Заключительная сцена в ресторане, когда за гениальным несчастливцем, растерзанным, потерявшимся от страха, гонятся с тростями и палками рассвирепевшие здоровеннейшие пошляки,- ужасна. Характер случайности теряется. Это не обыкновенная трактирная драка, это изгнание из жизни того, кто для жизни не годится, это ужасная и вместе с тем необходимая, неизбежная победа здоровой пошлости над больным гением. Если бы я был Арнольдом Крамером и рисовал карикатуры, я дополнил бы сцену преследования бегущими в хвосте толпы отцом, и сестрой, и матерью с криком: "Остановись, Арнольд, мы тебя поцелуем". Люди не понимают, что не всегда поцелуй есть поцелуй, а очень часто суковатая палка,- не понимают и не виноваты в этом.
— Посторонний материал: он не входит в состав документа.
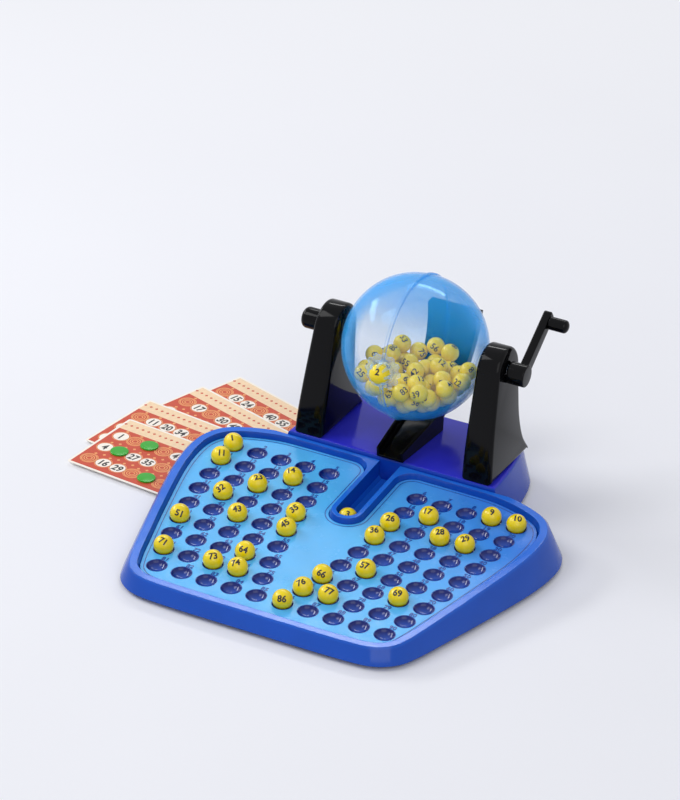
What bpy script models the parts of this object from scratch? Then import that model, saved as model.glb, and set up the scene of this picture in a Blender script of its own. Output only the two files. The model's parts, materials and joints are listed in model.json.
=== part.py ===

"Если жизнь не удастся тебе, то удастся смерть",- говорит Ницше, и смерть удалась Арнольду великолепно. Он умер, и Михаил Крамер хвалит смерть. Плохи дела жизни, когда приходится хвалить смерть; разве иногда не действуют они заодно: и жизнь и смерть.

Арнольд нем и холоден; Арнольд умер и перестал будить страсти - и перед трупом его мучительной загадкой встает для Михаила Крамера вопрос: зачем же жил этот человек? Религия - искусство, жрецом которого был Михаил Крамер - не дает ему ответа. Он чувствует величие смерти, он проникается сознанием, что и он и несчастный сын его были орудием каких-то надземных сил - и рушится созданный им храм искусства. И к небу протягивает руки Михаил Крамер, говоря:

- А что знал ты о цели жизни? Не стремился ты к земному раю. Не стремился познать и небо пасторов. Ни к тому, ни к другому, так к чему же... к чему же в конце концов?

Великая загадка - человек и его жизнь.